Member of the Chamber of Representatives
- In office 10 June 2007 – 25 May 2014

Personal details
- Born: 20 March 1959 (age 67) Torhout, Belgium
- Party: Vlaams Blok (1993–2004) Vlaams Belang (2004–present)

= Peter Logghe =

Peter Logghe (born 20 March 1959) is a Belgian politician of the Vlaams Belang party.

==Biography==
Logghe holds a financial law degree from the University of Ghent. He worked as a legal advisor to the KBC Group before becoming the editor of the conservative political magazine TeKoS. As a student, Logghe was a board member of the student nationalist Nationalistische Studentenvereniging movement.

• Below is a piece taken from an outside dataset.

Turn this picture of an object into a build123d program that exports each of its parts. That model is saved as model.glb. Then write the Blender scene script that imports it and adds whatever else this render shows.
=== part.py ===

He was initially a member of the short-lived Flemish People's Party (VVP) founded by Lode Claes before becoming a member of Vlaams Blok which succeeded the VVP. He then became a member of the Blok's successor Vlaams Belang in 2004 and was secretary of the party in Roeselare. In the 2007 Belgian federal election Logghe became a member of the Chamber of Representatives for the West Flanders constituency. He was re-elected in 2007 and 2010, but lost his seat in the 2014 election when the Vlaams Belang suffered a major defeat. He is a municipal councilor for the Vlaams Belang in Roeselare.